Berger and Loutre calculated their prediction using the Milankovitch cycles, giving a somewhat more reliable estimate than just estimating the average length of interglacials. They note that a long interglacial of this type has happened once before in the last 500,000 years, so it is not entirely unprecedented.
More details here
Yes, if you look at the graphs in the article, and the insolation level vs. ice volume, it seems our insolation level has already dropped to the same as about 30,000 years ago when glaciers covered the earth - so they are relying on our latent heat, I assume, to keep us safe from the roaming mastodons. To me this means the real answer could be anywhere between “we’ll keep baking” and “ice cream time.” It’s an educated guess- it probably is far more educated than mine, but in the end is still a guess.

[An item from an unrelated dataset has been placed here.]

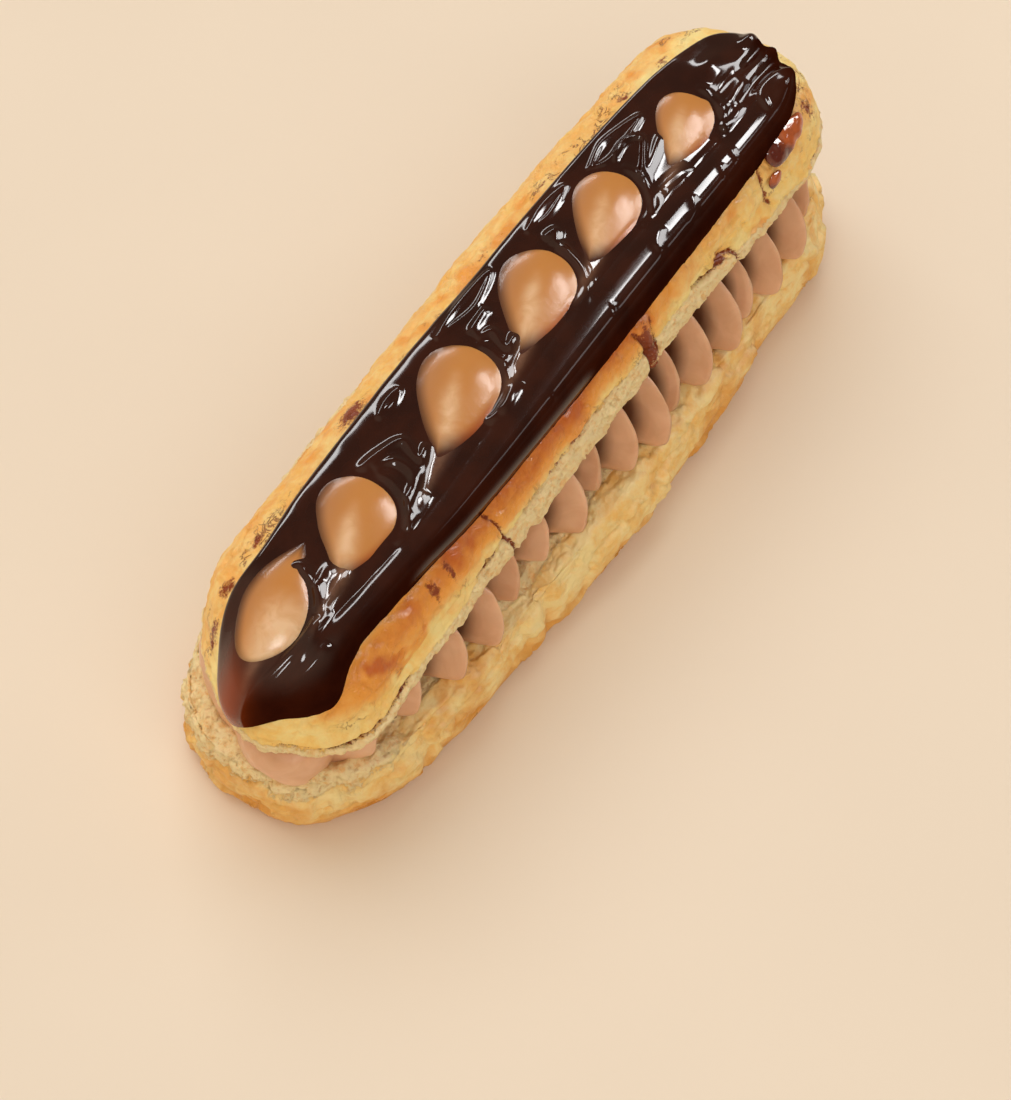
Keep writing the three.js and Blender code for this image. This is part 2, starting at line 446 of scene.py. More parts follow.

Global warming may the blessing in disguise that still manages to kill us. There’s only one way to find out, wait and see - or better yet, try to avoid creating more problems. We can’t do anything about future ice or no-ice, but we can certainly work to reduce abnormal CO2 levels.
I always harp on building codes.
In the short term it will increase the cost of buildings. But it saves the owners/tenants money over the long term. It may also make the building more comfortable and maybe increase longevity if done right.
Decrease energy use.
A lot of things we do could be done better for the long term if more thought and money were spent at first.
It is short term pain. But long term gain.
They used to build houses with a natural air cooling system. It was basically a heat pump that used the hot attic to pull air in from the house. The floors had vents in them to the basement and the basement had windows. It would pull cooler air in from the basement.
This concept can be enhanced by running tile underground and drawing air through them to the house. You could use a heat exchanger to better filter the air or run the tiles through the walls into the attic.
Yes, there’s plenty of infrastructure that can help the whole process. It’s not just new construction. Retrofitting old houses to better insulate them has been a decent sized industry in Canada, where heating creates a lot of CO2. Also, replacing furnace heating with heat pumps that do double duty as heating and AC, I’ve been reading lately about the same applying, for example, to southern USA to make AC more efficient. Someone I know remarked that houses in New Zealand were never built with insulation in mind, despite the need for AC at times. I assume the same applies to Australia, and a large number of European structures.
Then again, hydro power is a really good source of clean electricity - environmentalists will have to consider the carbon offset value when opposing new dams. (Or nuclear power).
One tech which could make a big difference is the imminent arrival of electric tractor-trailer trucks. Electrifying some major railroads could also help.
The problem is - infrastructure costs money. It takes a significant increase in energy prices to make people consider spending the capital money to do this.
It won’t make much difference in the southern US. A heat pump working as an air conditioner is just an air conditioner, and will be about as efficient as a dedicated air conditioning unit, and that’s the vast majority of what’s needed in the southern US. A heat pump can be more efficient than a furnace at heating, but heating in the southern US doesn’t take very much energy to begin with. Still, every little bit helps.
What might make a difference in the South is insulation. Good insulation makes it cheaper to heat or cool a house, but I don’t know how many houses in the South have good insulation.
I would presume that tree-planting needs to be combined with other strategies, like solar and wind power, so that were are trying to reduce the excess carbon put into the atmosphere. If it lasts a century without all burning down, then it will have accomplished something by capturing a large amount of carbon. The question is also - in the long run - centuries - will there be a place for nature to semi-permanently sequester all this carbon, if we stop adding it to the atmosphere?
Even if the capturing system weighed nothing, you would need to store 300 lbs of CO2 after burning a 15 gallon tank of gas.
But the capture system doesn’t weigh nothing. In fact the paper says this:
Under these conditions, the networks exhibited a high CO2 capture rate of 90% with a breakthrough capacity of 1.8 mmol/g.
1.8 mmol of CO2 is 0.0792 g, so effectively they are only storing ~8% of the mass of the capture system (not including tankage, etc.). That 15 gallons of gas now needs 3700 lbs of chemicals to capture. Or you can just put in a 1000 lb battery pack.
Maybe I’m confused but aren’t you describing the adsorption capacity? Shouldn’t the breakthrough capacity be just the opposite (the amount that breaks through per gram of adsorbent)? So only 0.0792 g of CO2 escapes per g of CO2 capture material.